### Task to complete
Copy all of the material below exactly.
start Information shown
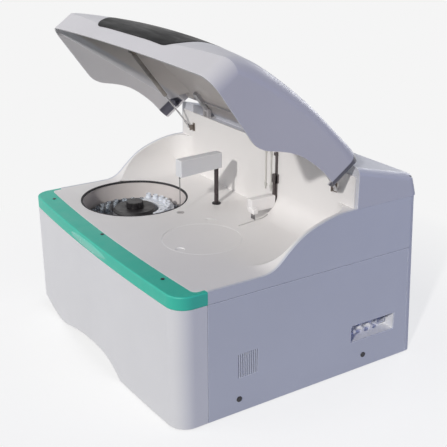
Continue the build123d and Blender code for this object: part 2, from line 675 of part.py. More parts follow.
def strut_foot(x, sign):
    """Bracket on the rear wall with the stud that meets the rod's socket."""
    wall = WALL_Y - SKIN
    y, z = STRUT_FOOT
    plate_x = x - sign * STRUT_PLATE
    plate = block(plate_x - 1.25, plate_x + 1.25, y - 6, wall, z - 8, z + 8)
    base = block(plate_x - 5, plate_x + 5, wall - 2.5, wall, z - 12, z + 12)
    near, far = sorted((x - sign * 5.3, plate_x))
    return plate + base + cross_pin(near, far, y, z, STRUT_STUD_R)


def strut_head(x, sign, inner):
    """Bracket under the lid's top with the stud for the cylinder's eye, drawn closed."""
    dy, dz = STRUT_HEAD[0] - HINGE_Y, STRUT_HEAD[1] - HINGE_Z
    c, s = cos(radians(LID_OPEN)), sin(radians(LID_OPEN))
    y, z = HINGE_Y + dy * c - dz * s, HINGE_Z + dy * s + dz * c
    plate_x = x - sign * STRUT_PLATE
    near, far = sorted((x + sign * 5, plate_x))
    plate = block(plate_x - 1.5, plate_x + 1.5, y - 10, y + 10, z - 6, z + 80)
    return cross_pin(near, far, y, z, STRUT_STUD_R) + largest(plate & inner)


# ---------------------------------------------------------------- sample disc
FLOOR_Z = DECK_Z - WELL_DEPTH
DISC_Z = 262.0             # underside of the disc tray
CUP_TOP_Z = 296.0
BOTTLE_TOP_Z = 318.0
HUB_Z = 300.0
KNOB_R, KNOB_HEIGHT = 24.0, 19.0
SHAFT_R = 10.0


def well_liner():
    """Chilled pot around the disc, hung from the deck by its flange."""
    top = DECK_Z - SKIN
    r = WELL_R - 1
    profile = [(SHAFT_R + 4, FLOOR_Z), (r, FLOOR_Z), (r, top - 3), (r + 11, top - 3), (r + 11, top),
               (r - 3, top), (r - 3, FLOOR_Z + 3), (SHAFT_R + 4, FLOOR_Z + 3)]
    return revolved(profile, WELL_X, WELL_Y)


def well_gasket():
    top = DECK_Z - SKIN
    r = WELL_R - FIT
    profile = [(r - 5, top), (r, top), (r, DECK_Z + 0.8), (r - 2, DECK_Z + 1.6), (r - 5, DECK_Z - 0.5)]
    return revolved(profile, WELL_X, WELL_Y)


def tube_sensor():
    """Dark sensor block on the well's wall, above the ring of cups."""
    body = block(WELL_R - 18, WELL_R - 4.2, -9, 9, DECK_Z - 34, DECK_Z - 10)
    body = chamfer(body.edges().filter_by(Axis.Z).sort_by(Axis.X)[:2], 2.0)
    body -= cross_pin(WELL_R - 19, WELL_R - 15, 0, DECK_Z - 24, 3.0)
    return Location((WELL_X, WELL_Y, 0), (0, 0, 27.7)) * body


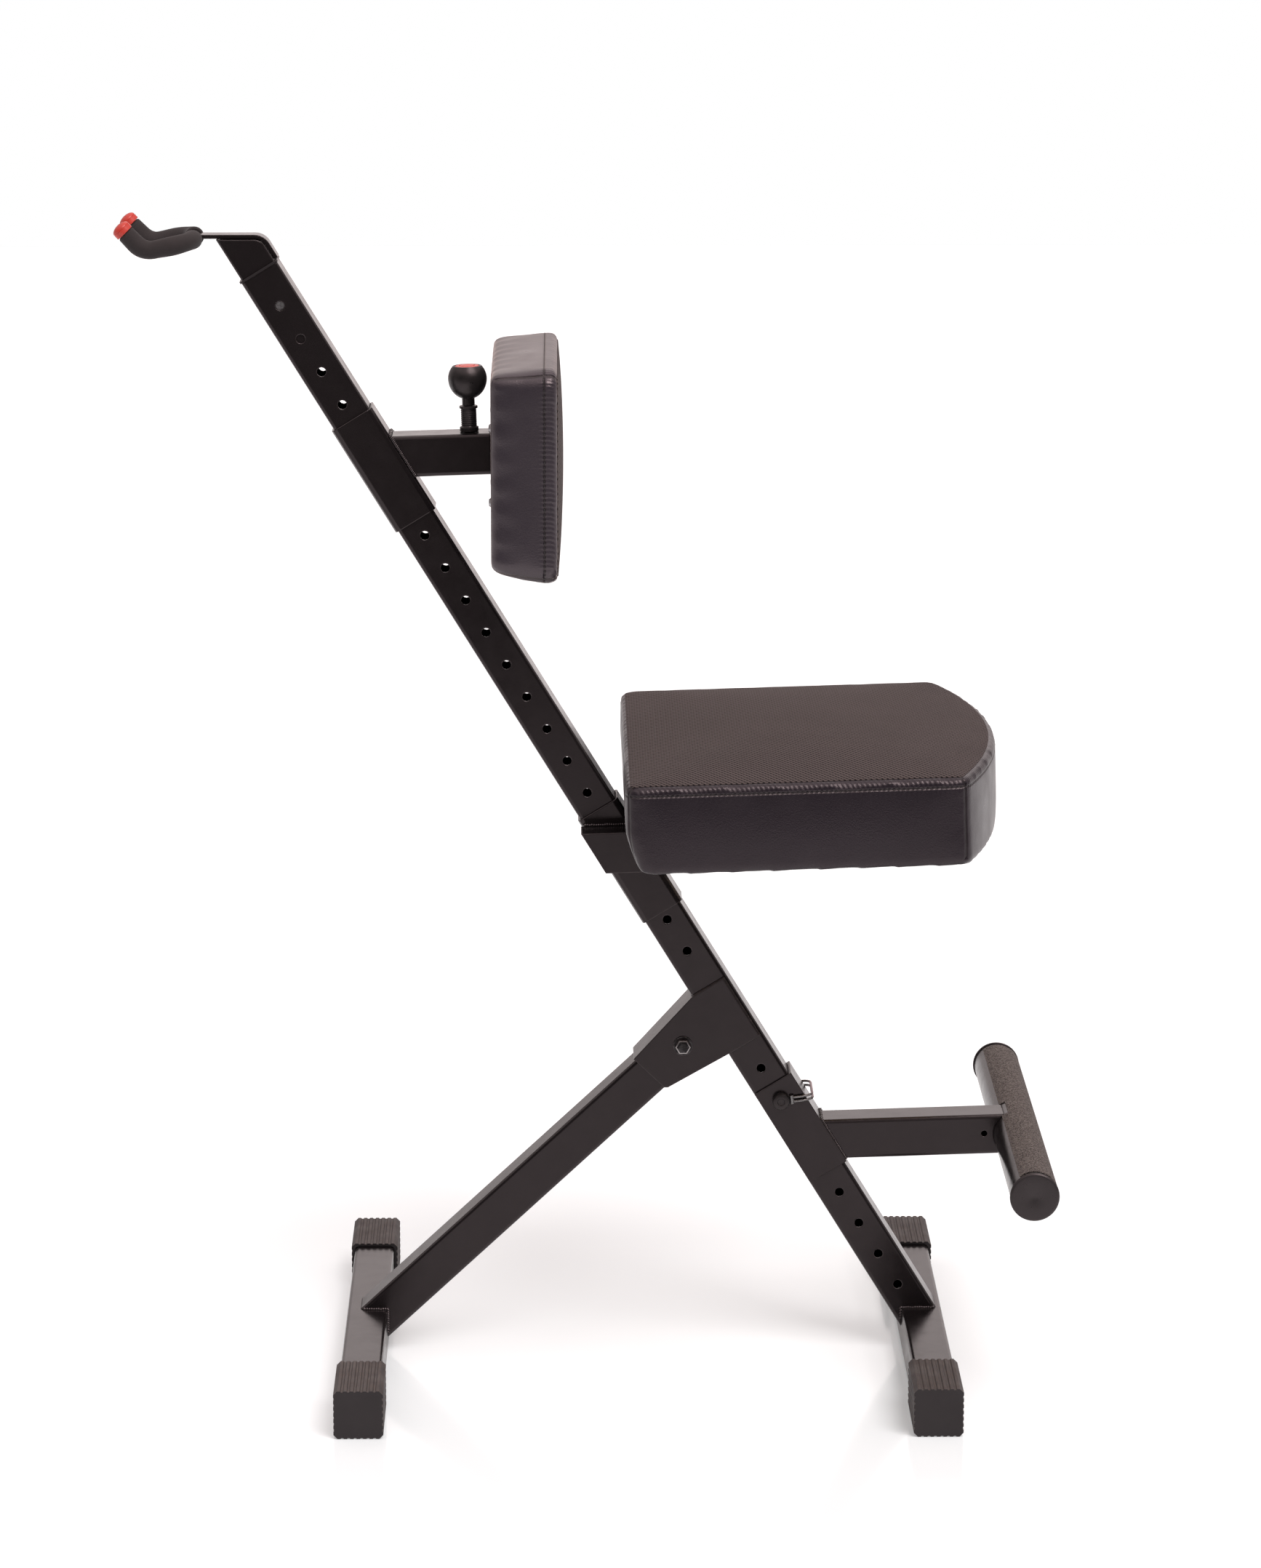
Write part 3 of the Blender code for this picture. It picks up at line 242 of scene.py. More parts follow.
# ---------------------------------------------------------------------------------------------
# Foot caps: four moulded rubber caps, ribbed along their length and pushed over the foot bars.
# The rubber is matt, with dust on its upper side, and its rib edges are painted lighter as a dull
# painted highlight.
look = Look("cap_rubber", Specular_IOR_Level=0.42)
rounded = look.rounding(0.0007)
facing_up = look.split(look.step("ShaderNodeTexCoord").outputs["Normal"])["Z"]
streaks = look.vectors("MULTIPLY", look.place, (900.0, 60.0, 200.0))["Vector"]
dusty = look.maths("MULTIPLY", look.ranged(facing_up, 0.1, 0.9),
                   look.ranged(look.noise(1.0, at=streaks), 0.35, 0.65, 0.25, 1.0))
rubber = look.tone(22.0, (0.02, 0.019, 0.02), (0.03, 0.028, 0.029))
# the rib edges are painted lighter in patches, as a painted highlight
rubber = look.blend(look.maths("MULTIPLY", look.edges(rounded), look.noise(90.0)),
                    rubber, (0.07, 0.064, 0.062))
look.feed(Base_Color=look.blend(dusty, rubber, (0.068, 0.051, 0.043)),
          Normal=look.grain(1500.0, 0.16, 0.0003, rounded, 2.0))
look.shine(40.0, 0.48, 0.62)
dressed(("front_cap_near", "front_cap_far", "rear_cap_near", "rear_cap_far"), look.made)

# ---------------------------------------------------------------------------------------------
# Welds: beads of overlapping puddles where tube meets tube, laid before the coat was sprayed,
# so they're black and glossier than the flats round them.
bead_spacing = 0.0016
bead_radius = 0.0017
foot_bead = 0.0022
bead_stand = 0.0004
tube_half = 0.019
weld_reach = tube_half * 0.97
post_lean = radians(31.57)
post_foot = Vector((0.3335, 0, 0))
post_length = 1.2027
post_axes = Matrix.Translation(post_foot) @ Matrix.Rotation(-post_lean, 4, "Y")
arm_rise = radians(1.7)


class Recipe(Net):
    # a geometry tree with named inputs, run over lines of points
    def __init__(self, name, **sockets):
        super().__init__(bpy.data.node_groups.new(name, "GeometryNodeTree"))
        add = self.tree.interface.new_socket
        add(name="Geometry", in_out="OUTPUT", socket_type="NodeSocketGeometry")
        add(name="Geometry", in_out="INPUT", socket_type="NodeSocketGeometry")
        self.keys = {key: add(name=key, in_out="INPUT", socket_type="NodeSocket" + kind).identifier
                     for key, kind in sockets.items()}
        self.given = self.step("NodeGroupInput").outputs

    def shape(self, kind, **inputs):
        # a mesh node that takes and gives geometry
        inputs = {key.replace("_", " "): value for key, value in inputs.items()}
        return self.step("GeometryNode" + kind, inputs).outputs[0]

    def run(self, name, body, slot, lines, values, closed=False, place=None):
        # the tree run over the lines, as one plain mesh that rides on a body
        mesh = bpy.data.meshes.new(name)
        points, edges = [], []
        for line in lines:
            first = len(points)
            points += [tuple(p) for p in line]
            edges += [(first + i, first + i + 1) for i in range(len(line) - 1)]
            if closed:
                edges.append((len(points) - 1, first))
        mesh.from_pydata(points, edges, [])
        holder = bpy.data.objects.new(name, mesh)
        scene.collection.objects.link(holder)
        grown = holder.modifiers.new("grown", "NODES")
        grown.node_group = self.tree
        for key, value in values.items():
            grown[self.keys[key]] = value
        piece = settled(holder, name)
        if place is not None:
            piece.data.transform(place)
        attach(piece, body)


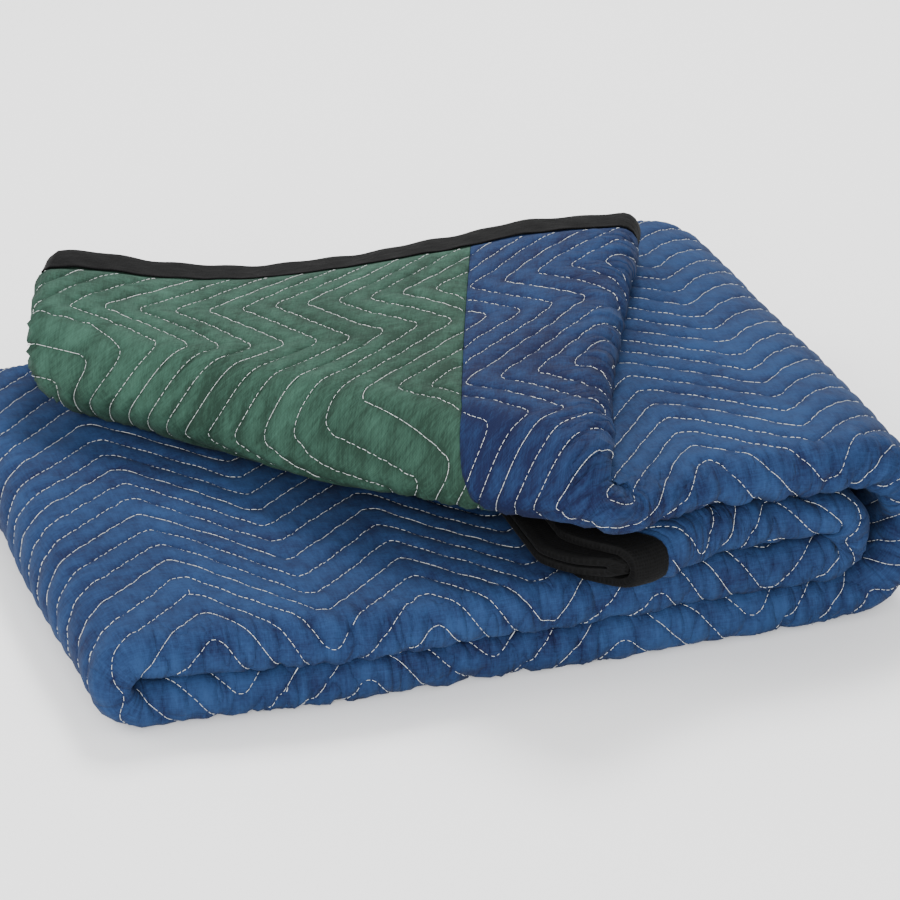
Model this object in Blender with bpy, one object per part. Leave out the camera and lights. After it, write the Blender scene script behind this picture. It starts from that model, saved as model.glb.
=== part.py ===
end Information shown
### Written solution
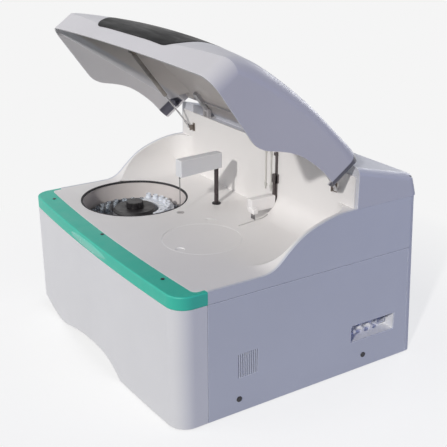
Continue the build123d and Blender code for this object: part 2, from line 675 of part.py. More parts follow.
def strut_foot(x, sign):
    """Bracket on the rear wall with the stud that meets the rod's socket."""
    wall = WALL_Y - SKIN
    y, z = STRUT_FOOT
    plate_x = x - sign * STRUT_PLATE
    plate = block(plate_x - 1.25, plate_x + 1.25, y - 6, wall, z - 8, z + 8)
    base = block(plate_x - 5, plate_x + 5, wall - 2.5, wall, z - 12, z + 12)
    near, far = sorted((x - sign * 5.3, plate_x))
    return plate + base + cross_pin(near, far, y, z, STRUT_STUD_R)


def strut_head(x, sign, inner):
    """Bracket under the lid's top with the stud for the cylinder's eye, drawn closed."""
    dy, dz = STRUT_HEAD[0] - HINGE_Y, STRUT_HEAD[1] - HINGE_Z
    c, s = cos(radians(LID_OPEN)), sin(radians(LID_OPEN))
    y, z = HINGE_Y + dy * c - dz * s, HINGE_Z + dy * s + dz * c
    plate_x = x - sign * STRUT_PLATE
    near, far = sorted((x + sign * 5, plate_x))
    plate = block(plate_x - 1.5, plate_x + 1.5, y - 10, y + 10, z - 6, z + 80)
    return cross_pin(near, far, y, z, STRUT_STUD_R) + largest(plate & inner)


# ---------------------------------------------------------------- sample disc
FLOOR_Z = DECK_Z - WELL_DEPTH
DISC_Z = 262.0             # underside of the disc tray
CUP_TOP_Z = 296.0
BOTTLE_TOP_Z = 318.0
HUB_Z = 300.0
KNOB_R, KNOB_HEIGHT = 24.0, 19.0
SHAFT_R = 10.0


def well_liner():
    """Chilled pot around the disc, hung from the deck by its flange."""
    top = DECK_Z - SKIN
    r = WELL_R - 1
    profile = [(SHAFT_R + 4, FLOOR_Z), (r, FLOOR_Z), (r, top - 3), (r + 11, top - 3), (r + 11, top),
               (r - 3, top), (r - 3, FLOOR_Z + 3), (SHAFT_R + 4, FLOOR_Z + 3)]
    return revolved(profile, WELL_X, WELL_Y)


def well_gasket():
    top = DECK_Z - SKIN
    r = WELL_R - FIT
    profile = [(r - 5, top), (r, top), (r, DECK_Z + 0.8), (r - 2, DECK_Z + 1.6), (r - 5, DECK_Z - 0.5)]
    return revolved(profile, WELL_X, WELL_Y)


def tube_sensor():
    """Dark sensor block on the well's wall, above the ring of cups."""
    body = block(WELL_R - 18, WELL_R - 4.2, -9, 9, DECK_Z - 34, DECK_Z - 10)
    body = chamfer(body.edges().filter_by(Axis.Z).sort_by(Axis.X)[:2], 2.0)
    body -= cross_pin(WELL_R - 19, WELL_R - 15, 0, DECK_Z - 24, 3.0)
    return Location((WELL_X, WELL_Y, 0), (0, 0, 27.7)) * body


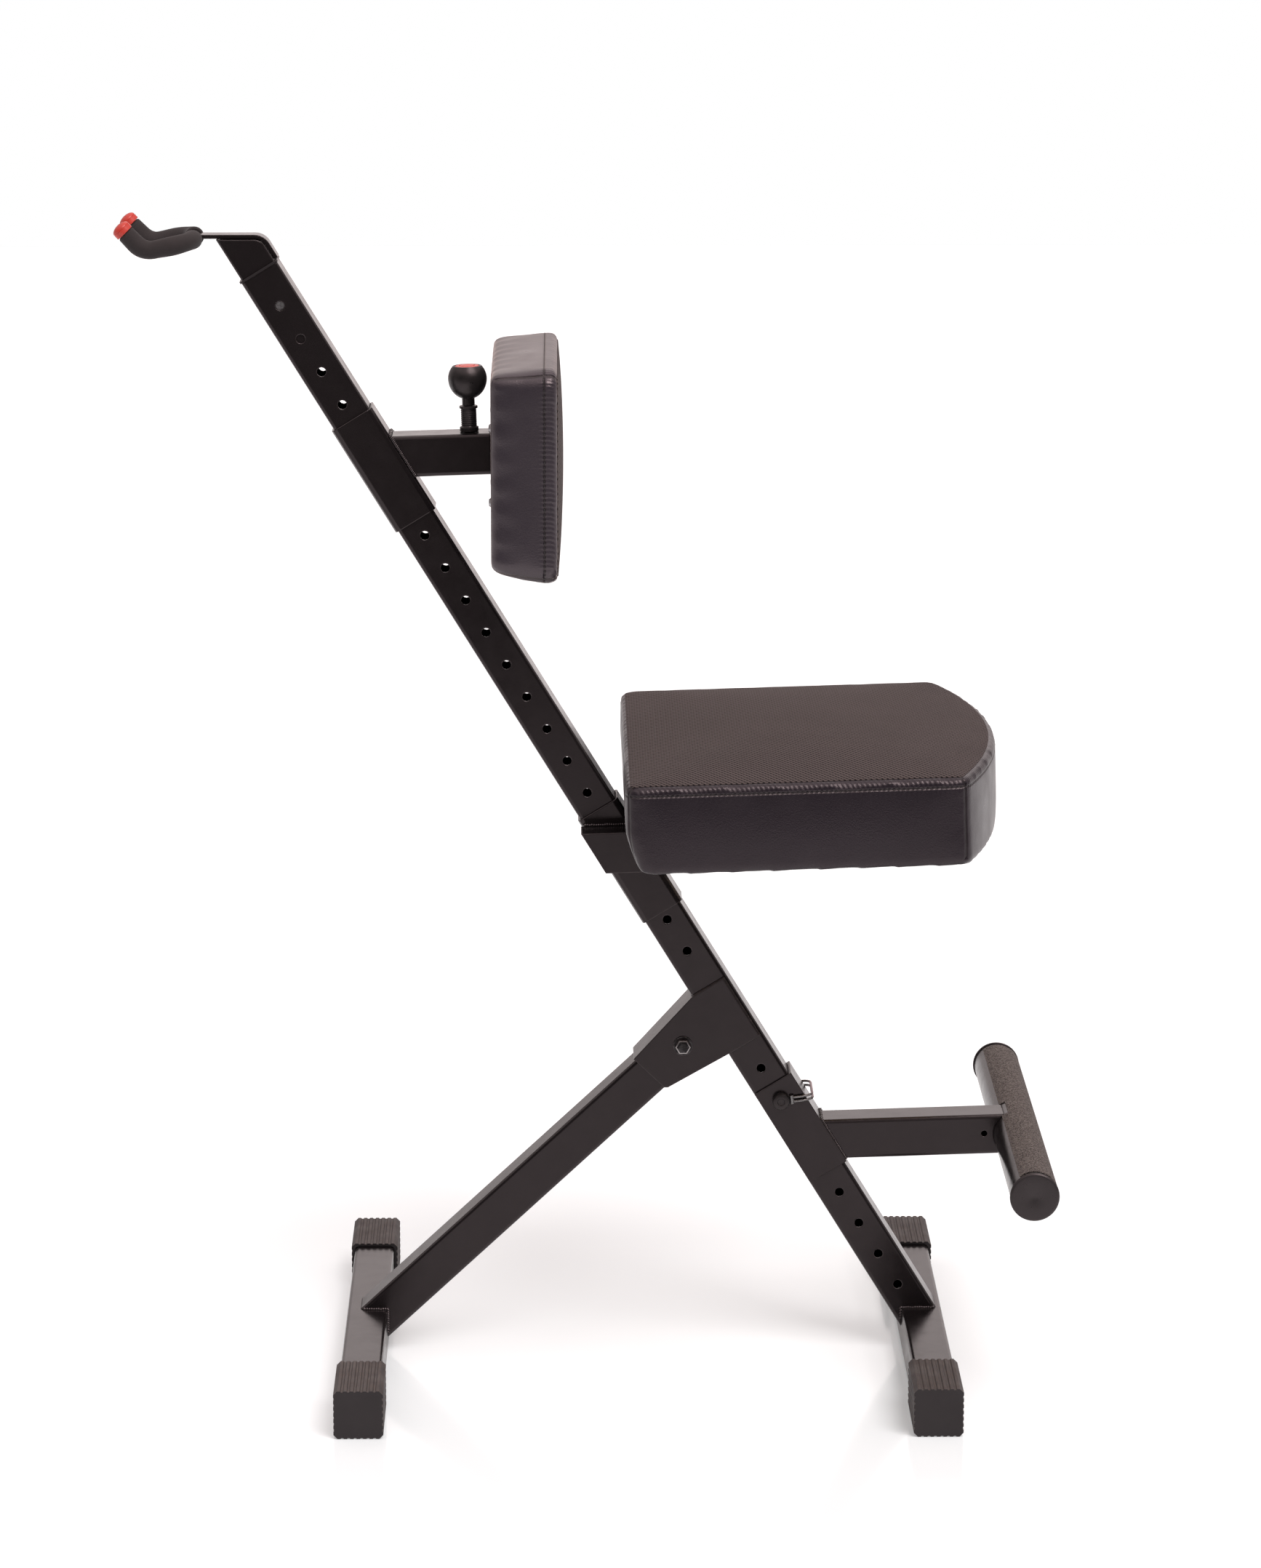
Write part 3 of the Blender code for this picture. It picks up at line 242 of scene.py. More parts follow.
# ---------------------------------------------------------------------------------------------
# Foot caps: four moulded rubber caps, ribbed along their length and pushed over the foot bars.
# The rubber is matt, with dust on its upper side, and its rib edges are painted lighter as a dull
# painted highlight.
look = Look("cap_rubber", Specular_IOR_Level=0.42)
rounded = look.rounding(0.0007)
facing_up = look.split(look.step("ShaderNodeTexCoord").outputs["Normal"])["Z"]
streaks = look.vectors("MULTIPLY", look.place, (900.0, 60.0, 200.0))["Vector"]
dusty = look.maths("MULTIPLY", look.ranged(facing_up, 0.1, 0.9),
                   look.ranged(look.noise(1.0, at=streaks), 0.35, 0.65, 0.25, 1.0))
rubber = look.tone(22.0, (0.02, 0.019, 0.02), (0.03, 0.028, 0.029))
# the rib edges are painted lighter in patches, as a painted highlight
rubber = look.blend(look.maths("MULTIPLY", look.edges(rounded), look.noise(90.0)),
                    rubber, (0.07, 0.064, 0.062))
look.feed(Base_Color=look.blend(dusty, rubber, (0.068, 0.051, 0.043)),
          Normal=look.grain(1500.0, 0.16, 0.0003, rounded, 2.0))
look.shine(40.0, 0.48, 0.62)
dressed(("front_cap_near", "front_cap_far", "rear_cap_near", "rear_cap_far"), look.made)

# ---------------------------------------------------------------------------------------------
# Welds: beads of overlapping puddles where tube meets tube, laid before the coat was sprayed,
# so they're black and glossier than the flats round them.
bead_spacing = 0.0016
bead_radius = 0.0017
foot_bead = 0.0022
bead_stand = 0.0004
tube_half = 0.019
weld_reach = tube_half * 0.97
post_lean = radians(31.57)
post_foot = Vector((0.3335, 0, 0))
post_length = 1.2027
post_axes = Matrix.Translation(post_foot) @ Matrix.Rotation(-post_lean, 4, "Y")
arm_rise = radians(1.7)


class Recipe(Net):
    # a geometry tree with named inputs, run over lines of points
    def __init__(self, name, **sockets):
        super().__init__(bpy.data.node_groups.new(name, "GeometryNodeTree"))
        add = self.tree.interface.new_socket
        add(name="Geometry", in_out="OUTPUT", socket_type="NodeSocketGeometry")
        add(name="Geometry", in_out="INPUT", socket_type="NodeSocketGeometry")
        self.keys = {key: add(name=key, in_out="INPUT", socket_type="NodeSocket" + kind).identifier
                     for key, kind in sockets.items()}
        self.given = self.step("NodeGroupInput").outputs

    def shape(self, kind, **inputs):
        # a mesh node that takes and gives geometry
        inputs = {key.replace("_", " "): value for key, value in inputs.items()}
        return self.step("GeometryNode" + kind, inputs).outputs[0]

    def run(self, name, body, slot, lines, values, closed=False, place=None):
        # the tree run over the lines, as one plain mesh that rides on a body
        mesh = bpy.data.meshes.new(name)
        points, edges = [], []
        for line in lines:
            first = len(points)
            points += [tuple(p) for p in line]
            edges += [(first + i, first + i + 1) for i in range(len(line) - 1)]
            if closed:
                edges.append((len(points) - 1, first))
        mesh.from_pydata(points, edges, [])
        holder = bpy.data.objects.new(name, mesh)
        scene.collection.objects.link(holder)
        grown = holder.modifiers.new("grown", "NODES")
        grown.node_group = self.tree
        for key, value in values.items():
            grown[self.keys[key]] = value
        piece = settled(holder, name)
        if place is not None:
            piece.data.transform(place)
        attach(piece, body)


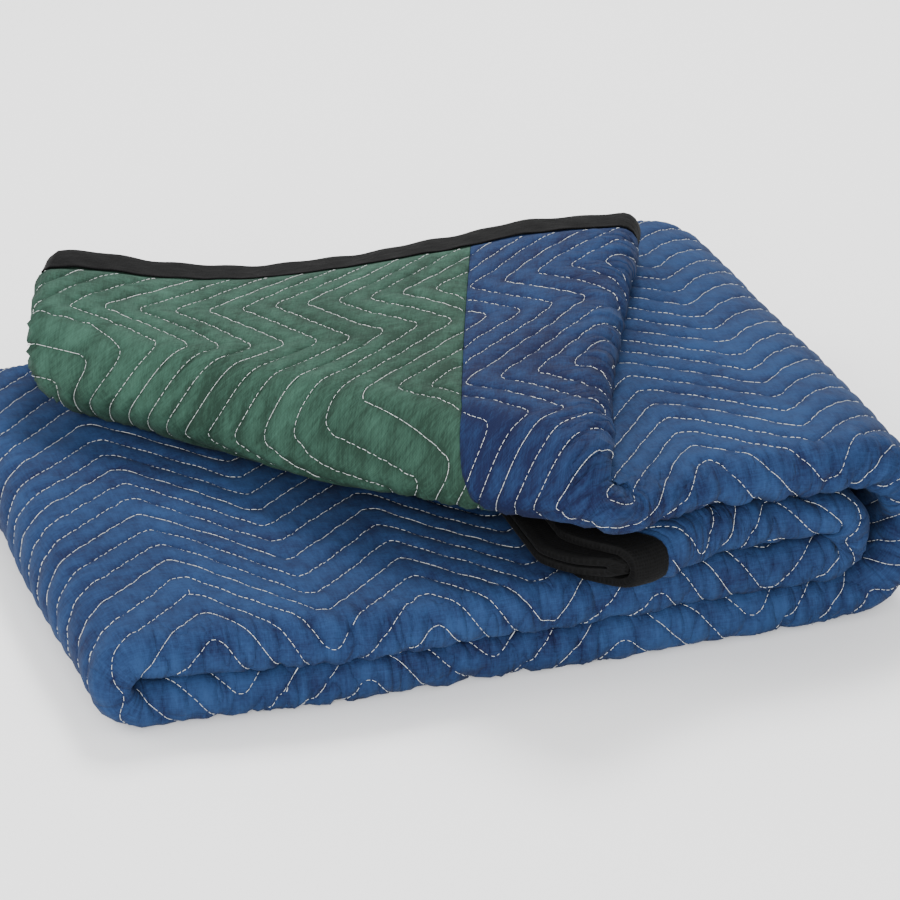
Model this object in Blender with bpy, one object per part. Leave out the camera and lights. After it, write the Blender scene script behind this picture. It starts from that model, saved as model.glb.
=== part.py ===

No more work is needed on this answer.